Each record below should appear again exactly as written.
==== STORED ROWS
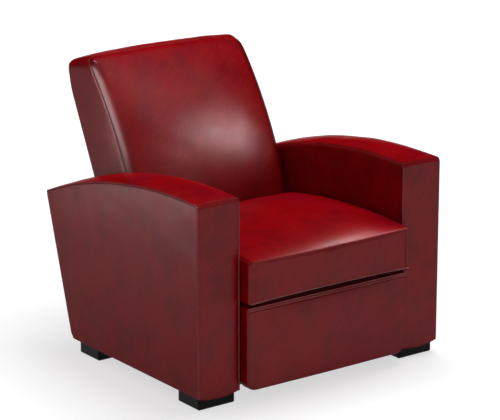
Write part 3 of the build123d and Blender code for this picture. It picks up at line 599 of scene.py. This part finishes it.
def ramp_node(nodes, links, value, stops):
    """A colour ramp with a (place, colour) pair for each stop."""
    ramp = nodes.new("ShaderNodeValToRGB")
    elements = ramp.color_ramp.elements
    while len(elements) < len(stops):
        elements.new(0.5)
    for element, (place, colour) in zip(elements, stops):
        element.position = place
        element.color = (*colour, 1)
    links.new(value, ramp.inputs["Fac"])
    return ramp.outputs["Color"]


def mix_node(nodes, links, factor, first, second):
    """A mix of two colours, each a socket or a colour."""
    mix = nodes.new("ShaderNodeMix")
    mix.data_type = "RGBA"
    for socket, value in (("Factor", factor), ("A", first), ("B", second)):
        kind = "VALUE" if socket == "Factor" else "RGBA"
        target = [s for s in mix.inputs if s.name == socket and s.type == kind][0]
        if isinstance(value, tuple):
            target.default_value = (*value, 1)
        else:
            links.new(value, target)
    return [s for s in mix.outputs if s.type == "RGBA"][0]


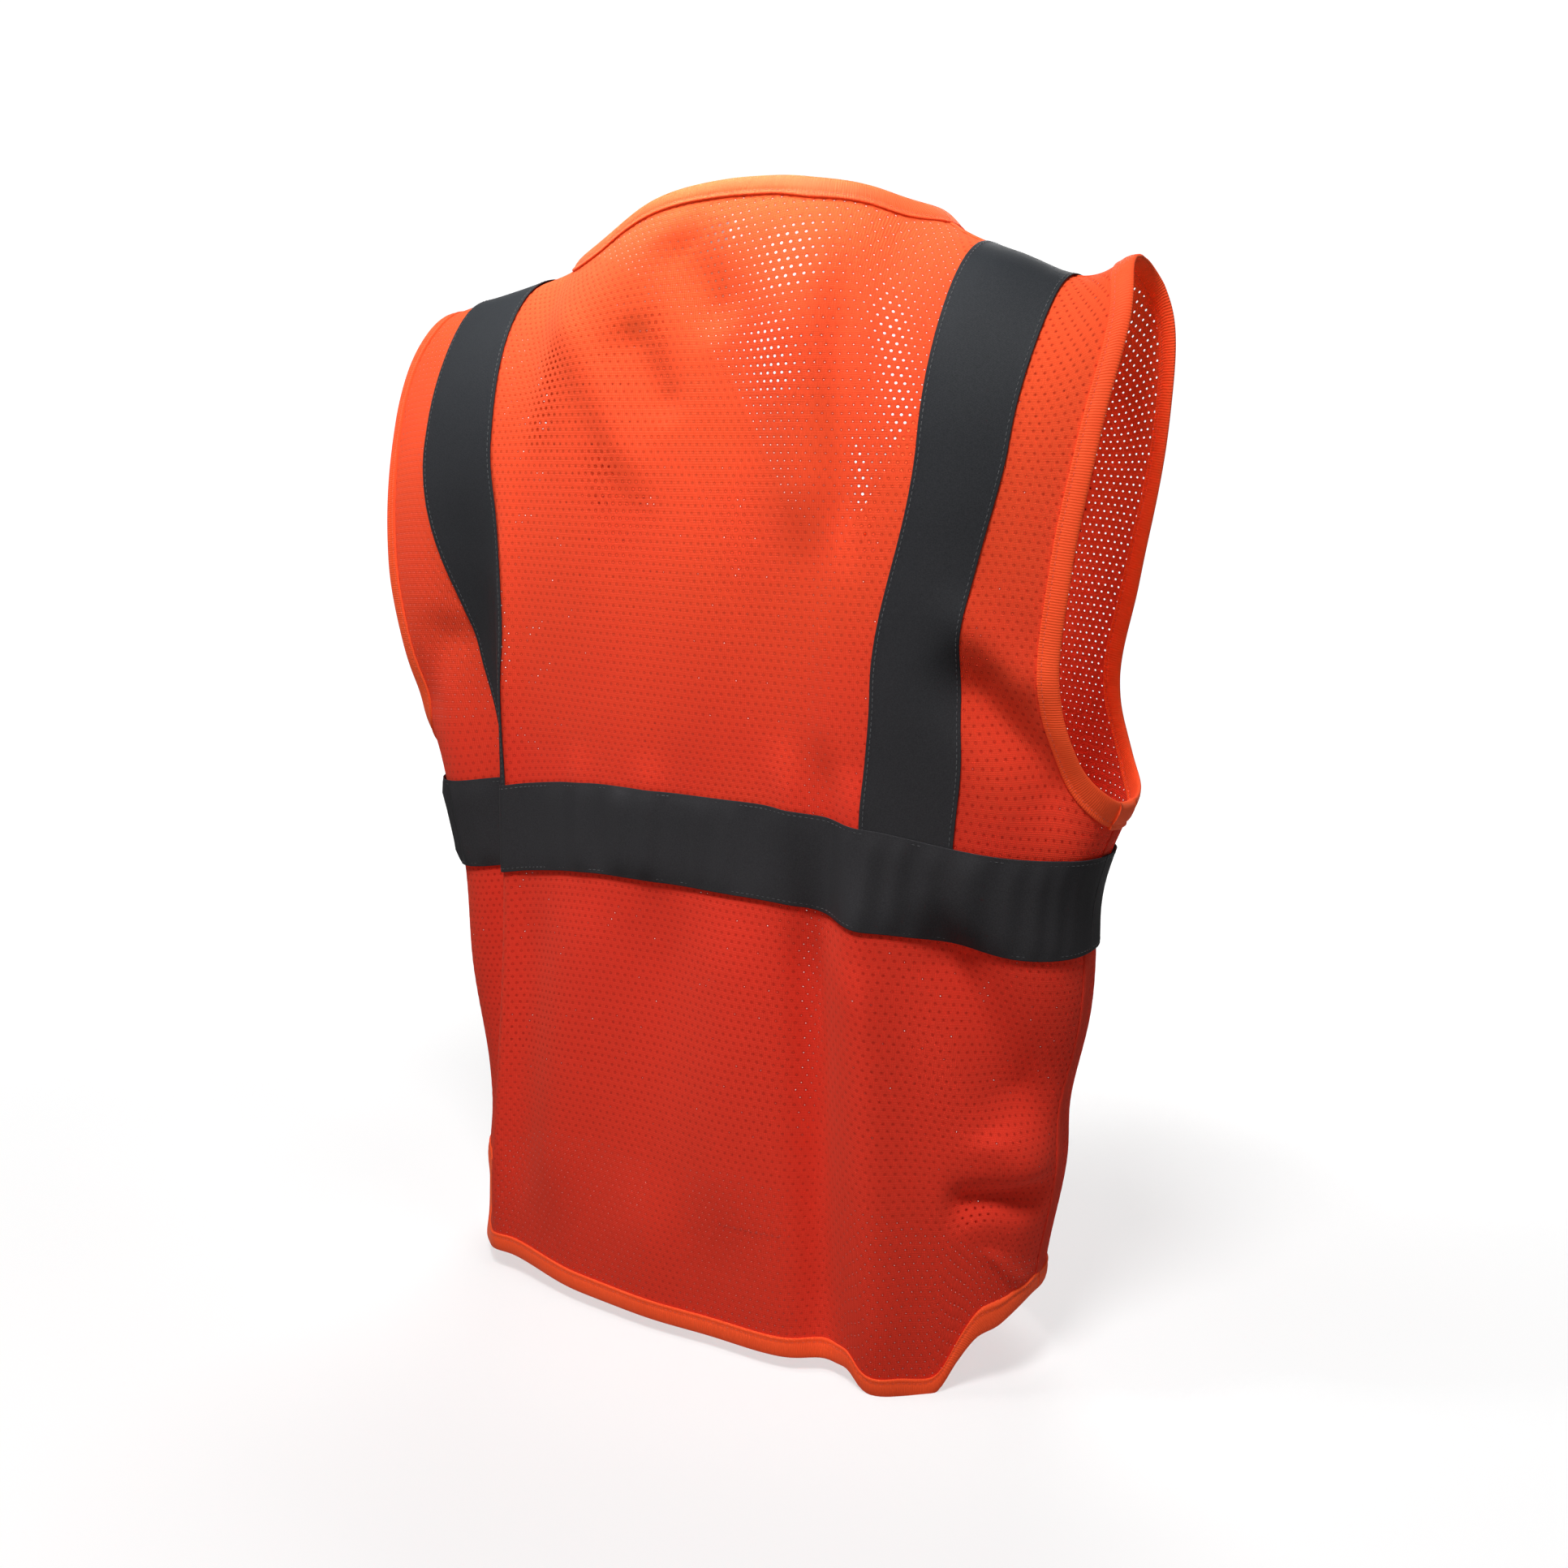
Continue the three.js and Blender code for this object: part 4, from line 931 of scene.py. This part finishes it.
========
◆ **TASK ANSWER**:
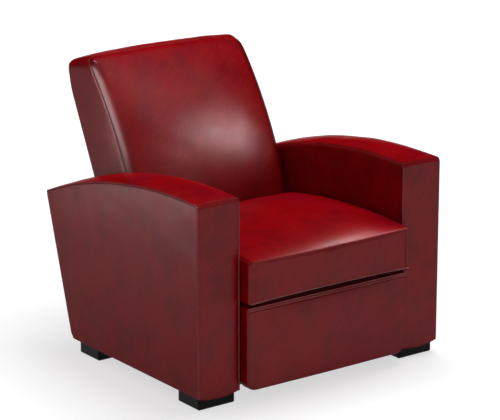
Write part 3 of the build123d and Blender code for this picture. It picks up at line 599 of scene.py. This part finishes it.
def ramp_node(nodes, links, value, stops):
    """A colour ramp with a (place, colour) pair for each stop."""
    ramp = nodes.new("ShaderNodeValToRGB")
    elements = ramp.color_ramp.elements
    while len(elements) < len(stops):
        elements.new(0.5)
    for element, (place, colour) in zip(elements, stops):
        element.position = place
        element.color = (*colour, 1)
    links.new(value, ramp.inputs["Fac"])
    return ramp.outputs["Color"]


def mix_node(nodes, links, factor, first, second):
    """A mix of two colours, each a socket or a colour."""
    mix = nodes.new("ShaderNodeMix")
    mix.data_type = "RGBA"
    for socket, value in (("Factor", factor), ("A", first), ("B", second)):
        kind = "VALUE" if socket == "Factor" else "RGBA"
        target = [s for s in mix.inputs if s.name == socket and s.type == kind][0]
        if isinstance(value, tuple):
            target.default_value = (*value, 1)
        else:
            links.new(value, target)
    return [s for s in mix.outputs if s.type == "RGBA"][0]


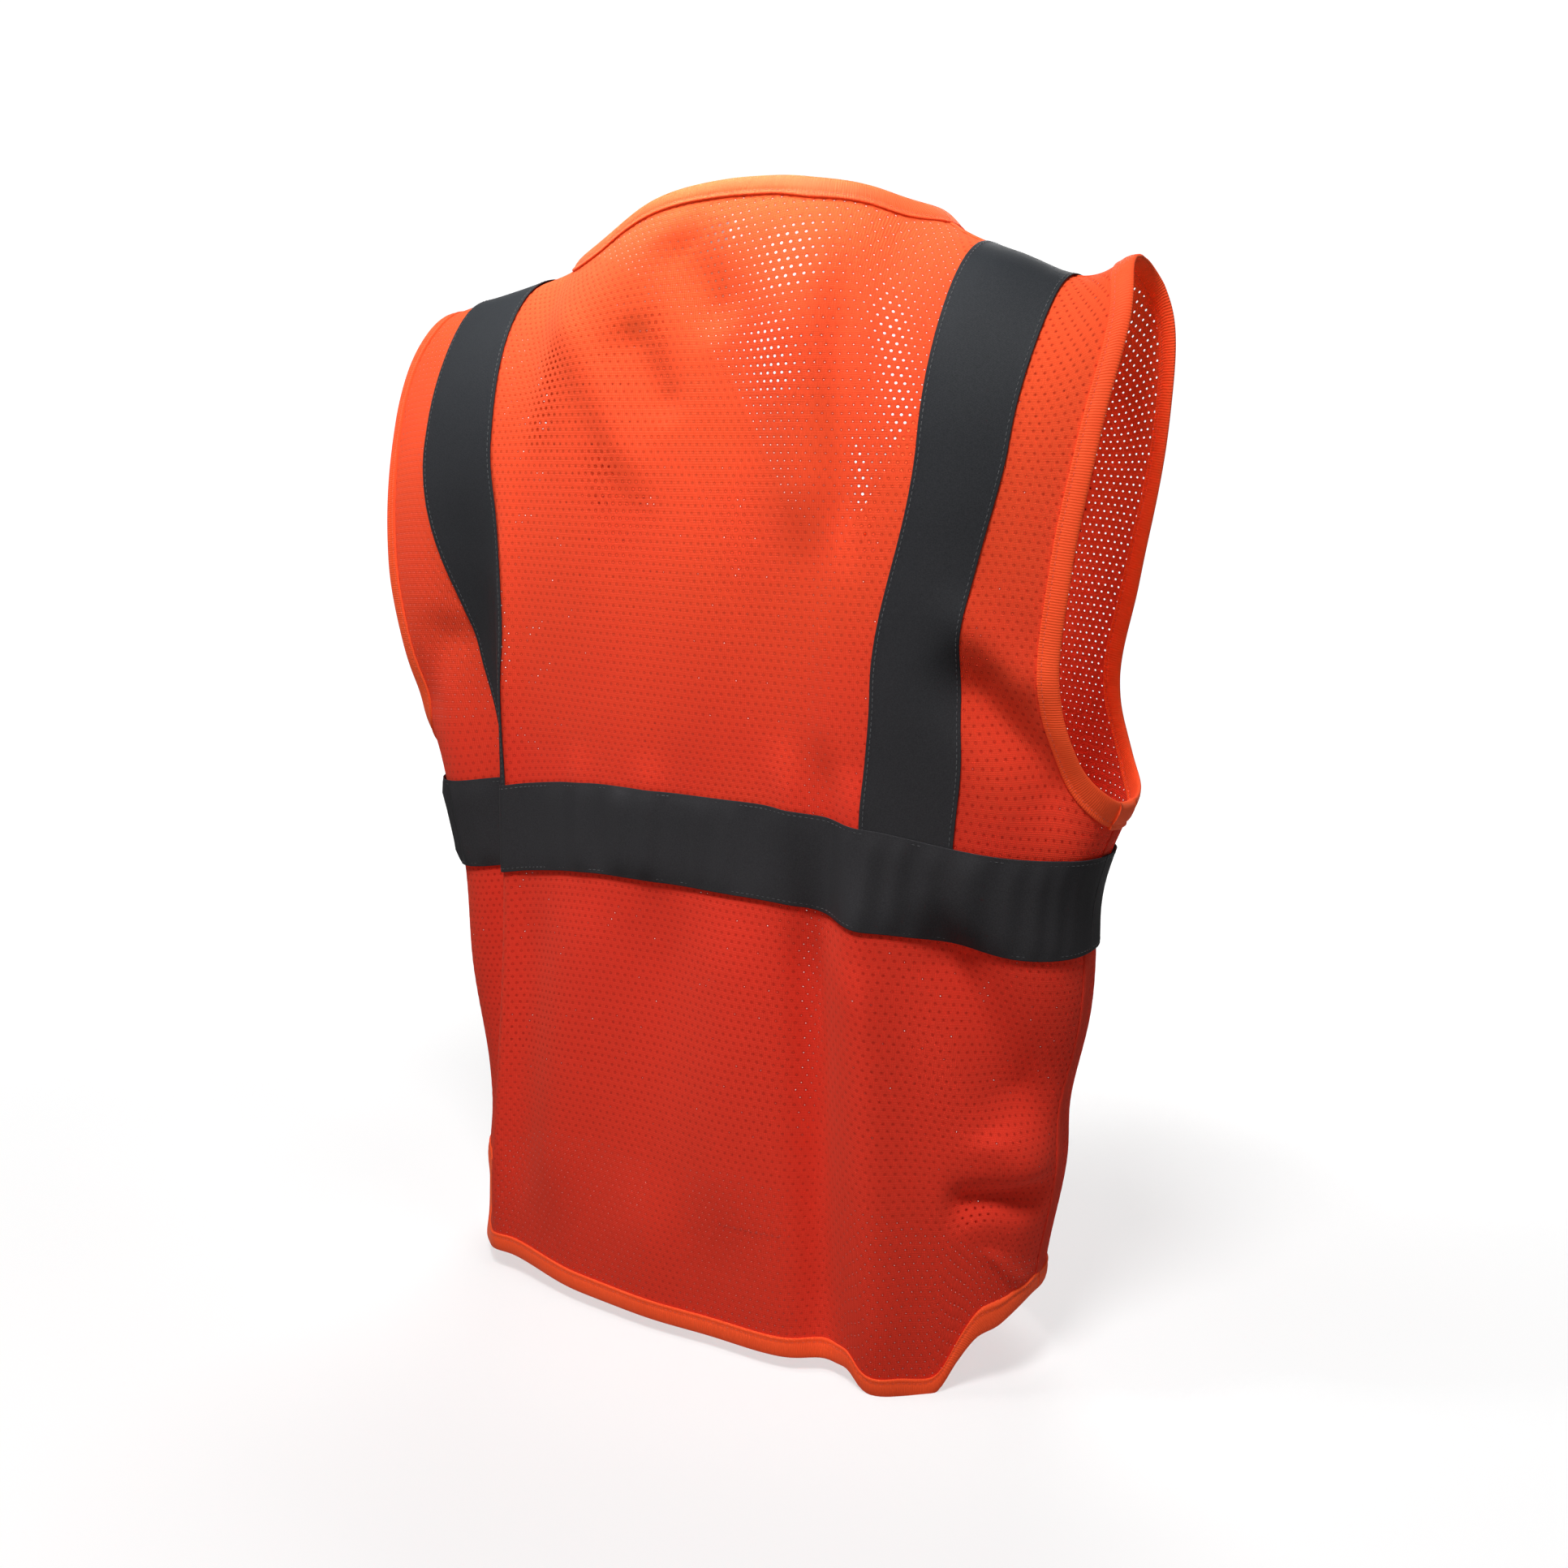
Continue the three.js and Blender code for this object: part 4, from line 931 of scene.py. This part finishes it.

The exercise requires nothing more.